**Problem to solve:** Only those lines running from the line that contains "Model this object" through the end of the material are to be written out, each exactly as shown.

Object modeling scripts
⟨

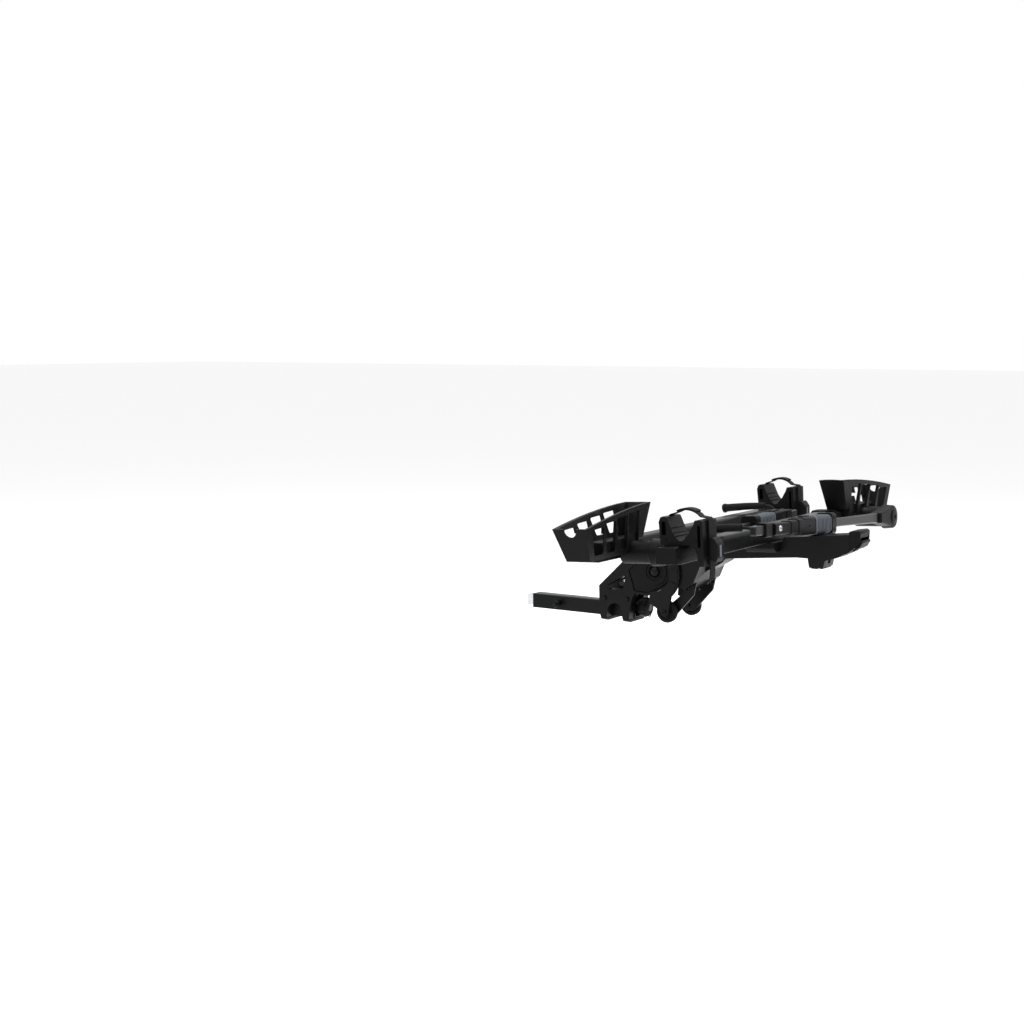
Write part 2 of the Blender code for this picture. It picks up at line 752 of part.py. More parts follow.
def beam_outline(centre):
    half = BEAM_WIDTH / 2
    top_half = BEAM_TOP_WIDTH / 2
    top = BEAM_BASE + BEAM_HEIGHT
    return [
        (centre - half, BEAM_BASE),
        (centre + half, BEAM_BASE),
        (centre + half, BEAM_BASE + BEAM_HEIGHT * 0.30),
        (centre + top_half + 0.003, top - 0.012),
        (centre + top_half, top - 0.004),
        (centre + top_half - 0.006, top),
        (centre - top_half + 0.006, top),
        (centre - top_half, top - 0.004),
        (centre - top_half - 0.003, top - 0.012),
        (centre - half, BEAM_BASE + BEAM_HEIGHT * 0.30),
    ]


def build_beam(kit, platform, centre, side, label):
    """The cross beam of one bike; the side is the sign of Y at its cradle."""
    capped = -side * (BEAM_CAP_END - BEAM_CAP_LENGTH)
    outline = beam_outline(centre)
    beam = kit.add(f"beam_{label}", prism(outline, "Y", capped, side * BEAM_CRADLE_END), "black_coat", platform)
    half = BEAM_TOP_WIDTH / 2 - BEAM_WALL - 0.003
    low = BEAM_BASE + BEAM_WALL
    bore = rounded_rectangle(2 * half, BEAM_HEIGHT - 2 * BEAM_WALL, 0.010, 2, (centre, low + BEAM_HEIGHT / 2 - BEAM_WALL))
    kit.cut(beam, f"beam_bore_{label}", prism(bore, "Y", -0.8, 0.8))
    start = capped - side * GAP
    cap = prism(outline, "Y", start, -side * BEAM_CAP_END, 1.0, 0.96)
    kit.add(f"beam_cap_{label}", cap, "black_plastic", platform)
    low = centre - CLAMP_WIDTH / 2
    high = centre + CLAMP_WIDTH / 2
    wing = SPINE_HALF_WIDTH + 0.045
    gap_half = SPINE_HALF_WIDTH + 0.0012
    outline = [
        (-wing, BEAM_BASE - GAP),
        (-wing, 0.084),
        (-wing + 0.014, 0.070),
        (-gap_half, 0.070),
        (-gap_half, SPINE_TOP + GAP),
        (gap_half, SPINE_TOP + GAP),
        (gap_half, 0.070),
        (wing - 0.014, 0.070),
        (wing, 0.084),
        (wing, BEAM_BASE - GAP),
    ]
    clamp = prism(outline, "X", low, high)
    plate = kit.add(f"beam_clamp_{label}", clamp, "black_plastic", platform)
    if low < 0.192:
        relief = box((low - 0.01, -NECK_HALF_WIDTH - 0.01, 0.0), (0.1925, NECK_HALF_WIDTH + 0.01, SPINE_TOP + GAP))
        kit.cut(plate, f"clamp_relief_{label}", relief)


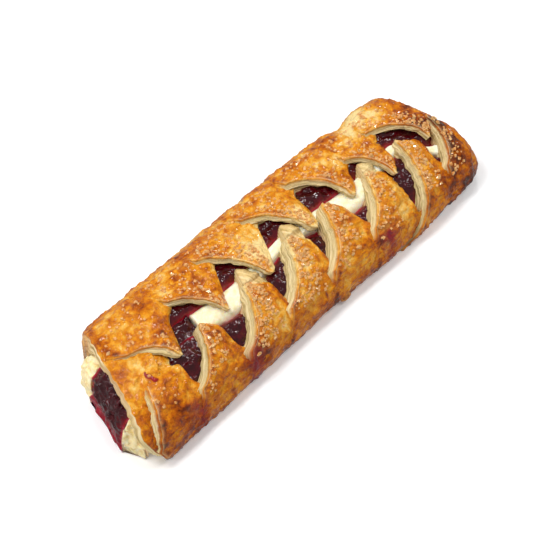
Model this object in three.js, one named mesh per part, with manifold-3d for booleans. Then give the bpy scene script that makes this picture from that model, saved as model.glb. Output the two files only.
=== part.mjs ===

⟩

**Result of this task:**
Model this object in three.js, one named mesh per part, with manifold-3d for booleans. Then give the bpy scene script that makes this picture from that model, saved as model.glb. Output the two files only.
=== part.mjs ===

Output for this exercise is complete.